The agency purchased the properties through the Philadelphia Land Bank in October and plans to invest $84M to turn them into 121 affordable housing units, WHYY reported. Work on the apartments is slated to begin in spring 2027.

While plans for the properties remain fluid, the PHA expects to provide units with between one and five bedrooms to residents making up to 30% of the area median income, which comes out to just under $36K for a family of four.

Until 2020, the properties were owned by companies with ties to Emanuel Freeman, who helmed the once-powerful Germantown Settlement social services agency.

A judge ordered the organization to liquidate in 2010, but Freeman held on to some of the properties, where he continued collecting rent but faced deferred maintenance issues.

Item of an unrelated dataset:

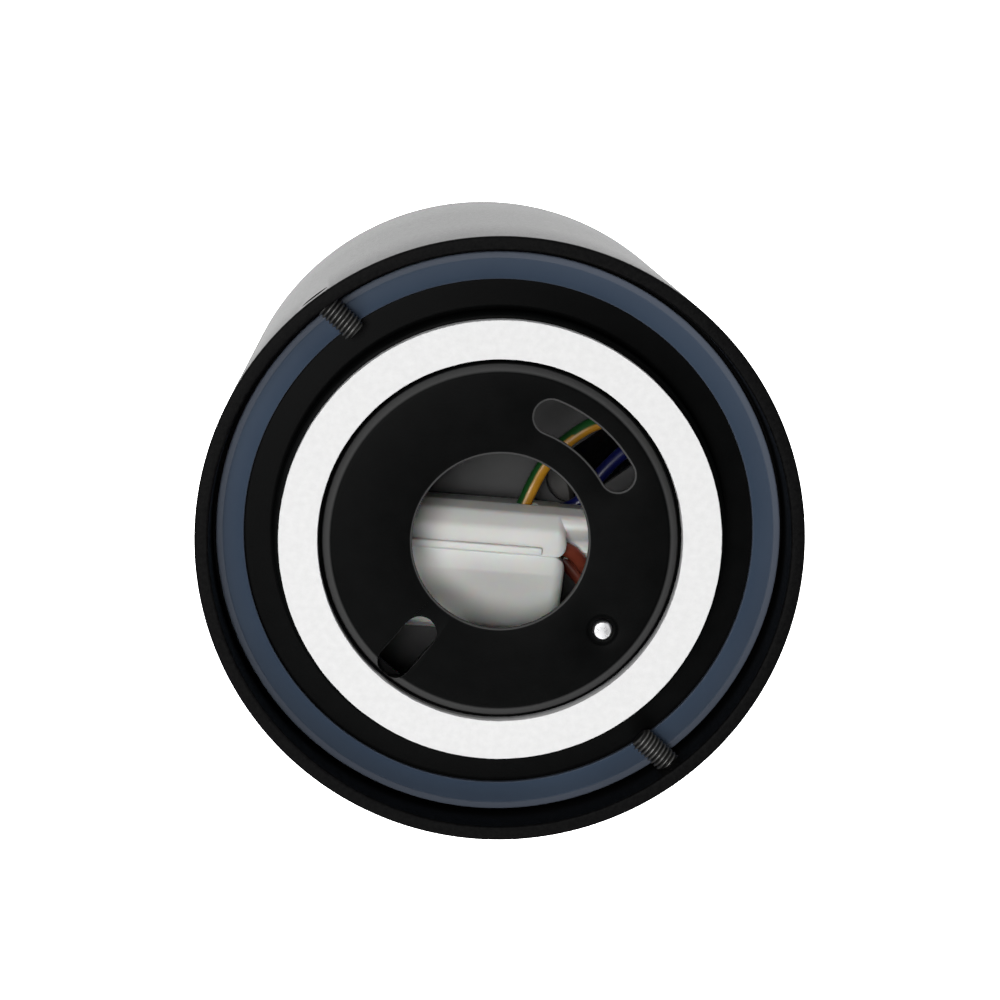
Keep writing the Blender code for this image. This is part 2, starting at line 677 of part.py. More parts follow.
def lamp(mats):
    """A GU10 reflector lamp: it turns about Z to leave the lampholder."""
    front = LAMP_FRONT_Z
    turned(
        "lamp_body",
        (
            (0.0, front + 35 * MM),
            (12.6 * MM, front + 35 * MM),
            (13.4 * MM, front + 30 * MM),
            (17.0 * MM, front + 23 * MM),
            (22.6 * MM, front + 11 * MM),
            (LAMP_R, front + 3 * MM),
            (LAMP_R, front),
            (LAMP_R - 1.0 * MM, front),
            (LAMP_R - 1.0 * MM, front + 3 * MM),
            (LAMP_R - 3.8 * MM, front + 11 * MM),
            (14.5 * MM, front + 22 * MM),
            (10 * MM, front + 27 * MM),
            (0.0, front + 27 * MM),
        ),
        mats["lamp_graphite"],
        steps=32,
    )
    turned(
        "lamp_lens",
        (
            (0.0, front + 2.4 * MM),
            (LAMP_R - 1.4 * MM, front + 2.4 * MM),
            (LAMP_R - 1.4 * MM, front + 0.6 * MM),
            (LAMP_R - 4 * MM, front + 0.2 * MM),
            (0.0, front + 0.2 * MM),
        ),
        mats["diffuser"],
        steps=24,
    )
    base_low = front + 35 * MM + GAP
    turned(
        "lamp_base",
        (
            (0.0, HOLDER_Z - 0.6 * MM),
            (10.4 * MM, HOLDER_Z - 0.6 * MM),
            (11.6 * MM, HOLDER_Z - 2.2 * MM),
            (12.4 * MM, base_low),
            (0.0, base_low),
        ),
        mats["lamp_graphite"],
        steps=24,
    )
    foot = HOLDER_Z - 0.6 * MM + GAP
    shoulder = HOLDER_Z + 4.2 * MM
    for i, side in enumerate((-1, 1), 1):
        pin = turned(
            f"lamp_pin_{i}",
            (
                (0.0, shoulder + 2.4 * MM),
                (2.0 * MM, shoulder + 2.4 * MM),
                (2.5 * MM, shoulder + 1.9 * MM),
                (2.5 * MM, shoulder),
                (1.6 * MM, shoulder),
                (1.6 * MM, foot),
                (0.0, foot),
            ),
            mats["steel"],
            steps=16,
        )
        pin.data.transform(Matrix.Translation((side * LAMP_PIN_AT, 0, 0)))


# ---- front ring and glass ---------------------------------------------------------------------------
def front_ring(mats):
    """The bayonet ring at the light end, with a conical baffle below the glass."""
    outer = RING_BORE_R - GAP
    wall = GLASS_R + 0.4 * MM
    groove = (14.1 * MM, 15.4 * MM)
    ring = turned(
        "front_ring",
        (
            (outer - 0.4 * MM, RING_FLOOR_Z),
            (outer, RING_FLOOR_Z + 0.4 * MM),
            (outer, RING_TOP_Z),
            (outer - 1.7 * MM, RING_TOP_Z),
            (outer - 1.7 * MM, 3.4 * MM),
            (wall + 1.9 * MM, 7.9 * MM),
            (wall + 1.9 * MM, RING_TOP_Z),
            (wall, RING_TOP_Z),
            (wall, groove[1]),
            (wall + 0.8 * MM, groove[1]),
            (wall + 0.8 * MM, groove[0]),
            (wall, groove[0]),
            (wall, GLASS_SEAT_Z),
            (BAFFLE_R, GLASS_SEAT_Z),
            (BAFFLE_R, GLASS_SEAT_Z - 1.2 * MM),
            (41.6 * MM, RING_FLOOR_Z),
        ),
        mats["black_coat"],
        steps=48,
    )
    low, high = BAYONET_Z
    for azimuth in BAYONET_AZIMUTHS:
        tab = ring_sector(outer - 1 * MM, BAYONET_R - 0.4 * MM, azimuth, BAYONET_TAB_DEG)
        add(ring, prism("bayonet_tab", tab, low + 0.4 * MM, high - 0.4 * MM))
    for i in range(2):
        notch = box("grip_notch", (38 * MM, -3 * MM, -1 * MM), (43.2 * MM, 3 * MM, 2.6 * MM))
        notch.matrix_world = Matrix.Rotation(math.radians(180 * i), 4, "Z")
        cut(ring, notch)
    clip = turned(
        "glass_clip",
        (
            (wall - 2.0 * MM, groove[1] - GAP),
            (wall + 0.5 * MM, groove[1] - GAP),
            (wall + 0.5 * MM, groove[0] + GAP),
            (wall - 2.0 * MM, groove[0] + GAP),
        ),
        mats["steel"],
        steps=36,
    )
    cut(clip, prism("clip_gap", ring_sector(30 * MM, 40 * MM, 0, 9), 12 * MM, 17 * MM))
    bevel = 0.4 * MM
    turned(
        "front_glass",
        (
            (0.0, GLASS_Z[1]),
            (GLASS_R - bevel, GLASS_Z[1]),
            (GLASS_R, GLASS_Z[1] - bevel),
            (GLASS_R, GLASS_Z[0] + bevel),
            (GLASS_R - bevel, GLASS_Z[0]),
            (0.0, GLASS_Z[0]),
        ),
        mats["glass"],
        steps=36,
    )
    turned(
        "glass_seal",
        (
            (31.4 * MM, GLASS_Z[0] - GAP),
            (GLASS_R - 0.2 * MM, GLASS_Z[0] - GAP),
            (GLASS_R - 0.2 * MM, GLASS_SEAT_Z + GAP),
            (31.4 * MM, GLASS_SEAT_Z + GAP),
        ),
        mats["rubber"],
        steps=36,
    )


# ---- terminal box -----------------------------------------------------------------------------------
def box_frame():
    return Matrix.Translation(BOX_AT) @ Matrix.Rotation(math.radians(BOX_TURN), 4, "Z")


def bar_along_x(name, section, low, high, mat=None):
    """A (y, z) section extruded along X."""
    obj = prism(name, section, low, high, mat)
    swap = Matrix(((0, 0, 1, 0), (1, 0, 0, 0), (0, 1, 0, 0), (0, 0, 0, 1)))
    obj.data.transform(swap)
    return obj


def back_section(inset):
    """The (y, z) section of the box's back shell, from the seam to its rounded edge."""
    low, high = BOX_Z[0] + inset, BOX_Z[1] - inset
    y = BOX_BACK_Y - inset
    seam = GAP / 2 if not inset else -1 * MM
    return (
        (seam, low),
        (y - 1.0 * MM, low),
        (y, low + 1.0 * MM),
        (y, high - 7.5 * MM),
        (y - 0.4 * MM, high - 5.1 * MM),
        (y - 1.4 * MM, high - 3.1 * MM),
        (y - 3.0 * MM, high - 1.5 * MM),
        (y - 4.9 * MM, high - 0.4 * MM),
        (seam, high),
    )


def clamp_section():
    """The (y, z) section of the lead clamp that carries the back shell's rear half on past its end."""
    low, high = BOX_Z[0] + 1.5 * MM, BOX_Z[1]
    y = BOX_BACK_Y
    return (
        (2.6 * MM, low),
        (y, low),
        (y, high - 7.5 * MM),
        (y - 0.4 * MM, high - 5.1 * MM),
        (y - 1.4 * MM, high - 3.1 * MM),
        (y - 2.3 * MM, high - 2.5 * MM),
        (y - 3.4 * MM, high - 3.3 * MM),
        (y - 4.3 * MM, high - 6.0 * MM),
        (2.7 * MM, low + 3.0 * MM),
    )


def lid_section(inset):
    low, high = BOX_Z[0] + inset, BOX_Z[1] - 0.3 * MM - inset
    y = BOX_LID_Y + inset
    seam = -GAP / 2 if not inset else 1 * MM
    return (
        (seam, high),
        (-2.4 * MM, high - 0.1 * MM),
        (-3.8 * MM, high - 0.7 * MM),
        (-5.4 * MM, high - 2.0 * MM),
        (y + 2.0 * MM, high - 7.6 * MM),
        (y + 0.5 * MM, high - 9.6 * MM),
        (y, low + 2.0 * MM),
        (y + 1.0 * MM, low),
        (seam, low),
    )


def terminal_box(mats):
    frame = box_frame()
    low_x, high_x = BOX_X
    back = bar_along_x("terminal_box_back", back_section(0), low_x, high_x, mats["white_nylon"])
    rib = box(
        "seam_rib",
        (low_x + 1 * MM, GAP / 2, BOX_Z[1] - 1 * MM),
        (RIB_END_X, 1.45 * MM, BOX_Z[1] + 0.8 * MM),
    )
    tail = bar_along_x("lead_clamp", clamp_section(), high_x - 1 * MM, high_x + 6 * MM)
    back_hollow = bar_along_x("back_hollow", back_section(BOX_WALL), low_x + BOX_WALL, high_x - BOX_WALL)
    lid = bar_along_x("terminal_box_lid", lid_section(0), low_x, high_x, mats["white_nylon"])
    lid_hollow = bar_along_x("lid_hollow", lid_section(BOX_WALL), low_x + BOX_WALL, high_x - BOX_WALL)
    exits = [((high_x - 4 * MM, 0.6 * MM, z), (high_x + 4 * MM, 0.6 * MM, z)) for z in LEAD_EXIT_ZS]
    lead_exits = rods("lead_exits", exits, LEAD_R + 0.9 * MM, steps=16)
    entry_z = (BOX_Z[0] + BOX_Z[1]) / 2
    entries = [((low_x - 4 * MM, 0, entry_z), (low_x + 4 * MM, 0, entry_z))]
    cable_entry = rods("cable_entry", entries, 4.6 * MM, steps=20)
    earth_entry = rods(
        "earth_entry",
        ((Vector(EARTH_ENTRY) + Vector((1.6, 3.2, 0)) * MM, Vector(EARTH_ENTRY) - Vector((2, 4, 0)) * MM),),
        LEAD_R + 1.1 * MM,
        steps=16,
    )
    put((back, rib, tail, back_hollow, lid_hollow, lead_exits, cable_entry, earth_entry), frame)
    put((lid,), frame)
    add(back, rib)
    add(back, tail)
    cut(back, back_hollow)
    cut(lid, lid_hollow)
    for shell in (back, lid):
        cut(shell, lead_exits)
        cut(shell, cable_entry)
    cut(back, earth_entry)


def terminal_block(mats):
    """Three brass clamps with two screws each, in a nylon block held by the box's back shell."""
    frame = box_frame()
    half = 9.5 * MM
    low, high = POLE_Z - 2.2 * MM, POLE_Z + 2.6 * MM
    block = box(
        "terminal_block",
        (-half, POLE_YS[0] - 1.7 * MM, low),
        (half, POLE_YS[-1] + 1.7 * MM, high),
        mats["white_nylon"],
    )
    poles = [((-half - MM, y, POLE_Z), (half + MM, y, POLE_Z)) for y in POLE_YS]
    bores = rods("pole_bores", poles, POLE_R + GAP, steps=8)
    heads = [(x * MM, y) for x in (-5.5, 5.5) for y in POLE_YS]
    screw_low = POLE_Z + POLE_R + GAP
    shafts = rods(
        "screw_shafts",
        [((x, y, POLE_Z), (x, y, high + MM)) for x, y in heads],
        1.3 * MM,
        steps=8,
    )
    put((block, bores, shafts), frame)
    cut(block, bores)
    cut(block, shafts)
    for i, y in enumerate(POLE_YS, 1):
        ends = ((-half + MM, y, POLE_Z), (half - MM, y, POLE_Z))
        clamp = rods(f"terminal_clamp_{i}", (ends,), POLE_R, mats["brass"], steps=10)
        clamp_bore = rods(f"clamp_bore_{i}", (((-half, y, POLE_Z), (half, y, POLE_Z)),), 0.8 * MM, steps=10)
        put((clamp, clamp_bore), frame)
        cut(clamp, clamp_bore)
    for i, (x, y) in enumerate(heads, 1):
        ends = ((x, y, screw_low), (x, y, high - 0.2 * MM))
        screw = rods(f"terminal_screw_{i}", (ends,), 1.0 * MM, mats["steel"], steps=8)
        put((screw,), frame)


# ---- leads ------------------------------------------------------------------------------------------
def leads(mats):
    """The wires, each a hand-laid route in millimetres."""
    lead(
        "brown_lead",
        (
            (5.0, -4.4, 91.8),
            (9.2, -4.6, 91.8),
            (12.2, -5.3, 91.6),
            (14.9, -8.6, 89.6),
            (16.6, -12.4, 86.2),
            (15.2, -12.2, 82.6),
            (10.6, -7.4, 80.6),
            (6.2, -3.9, 80.9),
            (3.9, -3.0, 80.5),
            (3.2, -2.8, 78.8),
            (3.2, -2.8, 75.0),
            (3.2, -2.8, 71.6),
        ),
        mats["brown"],
    )
    lead(
        "blue_lead",
        (
            (5.0, -4.4, 87.0),
            (9.4, -4.7, 87.0),
            (12.6, -5.0, 87.0),
            (17.4, -5.4, 87.2),
            (22.4, -2.6, 87.0),
            (25.8, 3.4, 86.2),
            (26.6, 9.2, 85.2),
            (24.4, 11.6, 83.6),
            (21.4, 9.9, 82.6),
            (17.6, 6.0, 82.0),
            (13.8, 1.2, 82.0),
            (8.0, -0.4, 82.0),
            (1.6, -0.4, 82.0),
            (-2.2, -1.8, 81.6),
            (-3.2, -2.8, 79.2),
            (-3.2, -2.8, 75.0),
            (-3.2, -2.8, 71.6),
        ),
        mats["blue"],
    )
    lead(
        "earth_lead_base",
        (
            (2.9, -0.9, 89.0),
            (4.5, 2.0, 89.0),
            (5.9, 5.0, 89.0),
            (8.0, 8.6, 88.4),
            (11.2, 12.2, 88.4),
            (16.2, 15.7, 90.0),
            (21.6, 17.0, 93.6),
            (26.6, 14.4, 99.0),
            (28.7, 7.0, 104.5),
            (27.2, 0.4, 107.8),
            (23.9, -4.9, 109.7),
            (21.5, -7.8, 109.9),
        ),
        mats["green_yellow"],
    )
    lead(
        "earth_lead_bracket",
        (
            (-26.4, -2.3, 90.5),
            (-31.4, -1.9, 90.5),
            (-35.2, -3.4, 89.0),
            (-37.2, -8.0, 86.0),
            (-35.8, -13.6, 83.0),
            (-32.4, -17.0, 81.0),
            (-30.8, -14.9, 80.4),
            (-31.4, -11.2, 80.3),
        ),
        mats["green_yellow"],
    )


def main():
    clear_scene()
    mats = materials()
    housing(mats)
    grub_screws(mats)
    base_plate(mats)
    ceiling_gasket(mats)
    seal_ring(mats)
    earth_stud(mats)
    bracket(mats)
    bracket_fasteners(mats)
    lampholder(mats)
    lamp(mats)
    front_ring(mats)
    terminal_box(mats)
    terminal_block(mats)
    leads(mats)


main()
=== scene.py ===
"""Looks of the surface-mounted ceiling spotlight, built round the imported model. Metres, +Z up."""

import math

import bmesh
import bpy
from mathutils import Matrix, Vector, geometry, noise


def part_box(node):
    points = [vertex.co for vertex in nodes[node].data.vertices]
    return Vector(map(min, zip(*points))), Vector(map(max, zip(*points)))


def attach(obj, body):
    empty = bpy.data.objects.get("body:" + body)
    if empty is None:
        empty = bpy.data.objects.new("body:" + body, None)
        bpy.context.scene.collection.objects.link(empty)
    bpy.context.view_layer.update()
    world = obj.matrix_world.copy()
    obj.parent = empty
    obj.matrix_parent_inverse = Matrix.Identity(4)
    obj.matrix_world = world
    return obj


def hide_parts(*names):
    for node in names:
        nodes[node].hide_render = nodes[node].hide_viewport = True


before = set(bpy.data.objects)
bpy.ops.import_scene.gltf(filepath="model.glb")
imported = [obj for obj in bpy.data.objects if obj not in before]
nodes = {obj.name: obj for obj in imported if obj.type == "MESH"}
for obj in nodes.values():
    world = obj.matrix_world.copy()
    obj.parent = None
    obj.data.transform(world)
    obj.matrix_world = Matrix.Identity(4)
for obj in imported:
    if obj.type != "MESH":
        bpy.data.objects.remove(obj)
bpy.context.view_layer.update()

MM = 0.001


def mm(*values):
    """Values given in millimetres, in metres."""
    return tuple(v * MM for v in values)


TOP_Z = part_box("housing")[1].z
HOUSING_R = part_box("housing")[1].x
ROUND = 216  # segments of a large visible circle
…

The Philadelphia Redevelopment Authority seized 45 properties from him following a lengthy court battle.

“We inherited property that is currently uninhabitable,” PHA President Kelvin Jeremiah said, according to WHYY.

The agency has been busy expanding its portfolio in recent years.

The PHA earlier this month started its rehabilitation of the Westpark Apartments complex overlooking the Market-Frankford Line in West Philadelphia, which is slated to bring 1,000 mixed-income apartments to the neighborhood.

It has also shared plans to build 75 new units at the former University City Townhomes site a few blocks east. An effort to demolish the complex elicited intense protests from residents and housing activists, and the City Council ultimately stepped in to preserve the site’s affordable status.

In April, the PHA completed work on 63 new affordable low-rise units on Harlan and 23rd streets in the Sharswood section of North Philadelphia. They replaced the former Norman Blumberg Apartments, which had become a magnet for blight and drug activity before being demolished in 2018.